Kategori-kategori kegilaan atau keedanan di atas, sebenarnya bermuara pada satu titik, yakni kekuasaan. Kekuasaan inilah yang pada akhirnya menjadi kendali, pusat dari kebenaran itu sendiri, kebenaran-kebenaran itu dibentuk, dan dengan kebenaran seseorang menguasai dan menciptakan sebuah peradaban.

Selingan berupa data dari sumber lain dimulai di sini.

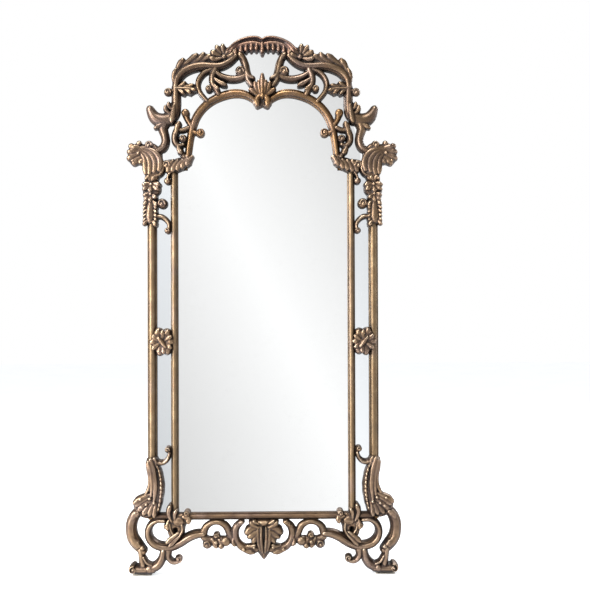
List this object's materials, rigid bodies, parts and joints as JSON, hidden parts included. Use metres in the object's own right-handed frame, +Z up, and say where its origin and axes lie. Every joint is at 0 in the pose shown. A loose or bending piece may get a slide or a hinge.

Kekuasaan di sini sangat erat kaitannya dengan konstruk kebenaran-kebenaran yang didasari oleh wacana-wacana atau pengetahuan yang terbentuk di dalam masyarakat itu sendiri. Wacana-wacana yang sedang berkembang atau dikembangkan di masyarakat menjadi semacam senjata ampuh untuk ‘menguasai’ sebuah tatanan masyarakat. Hal ini dikarenakan kekuasaan selalu mempunyai hubungan timbal balik dengan sebuah wacana atau pengetahuan. Seperti yang dikatakan Foucault:

“Kekuasaaan menghasilkan pengetahuan. Kekuasaan dan pengetahuan saling terkait, tidak ada hubungan kekuasaan tanpa pembentukan yang terkait dengan bidang pengetahuan, dan tidak ada pengetahuan yang tidak mengandalkan serta tidak membentuk sekaligus hubungan kekuasaan”.
Sebutan “gila” disorongkan oleh wacana yang berkembang terhadap orang lain atau kelompok yang berbeda  dengannya. Wacana-wacana inilah yang sebenarnya memangku sebuah kekuasaan. Dan lewat wacana yang dibentuk inilah kebenaran juga dapat diproduksi.  Dan melalui kebenaran timbullah efek kuasa dan menguasai.

Kuasa apapun bentuknya, menjadi elemen penting dalam pembentukan sebuah peradaban. Rakyat ataupun pengikut dipaksa untuk mengikuti kuasa tersebut, bahkan juga Sang Raja. Akibatnya, seluruh tatanan kehidupan menjadi rusak dan absurd.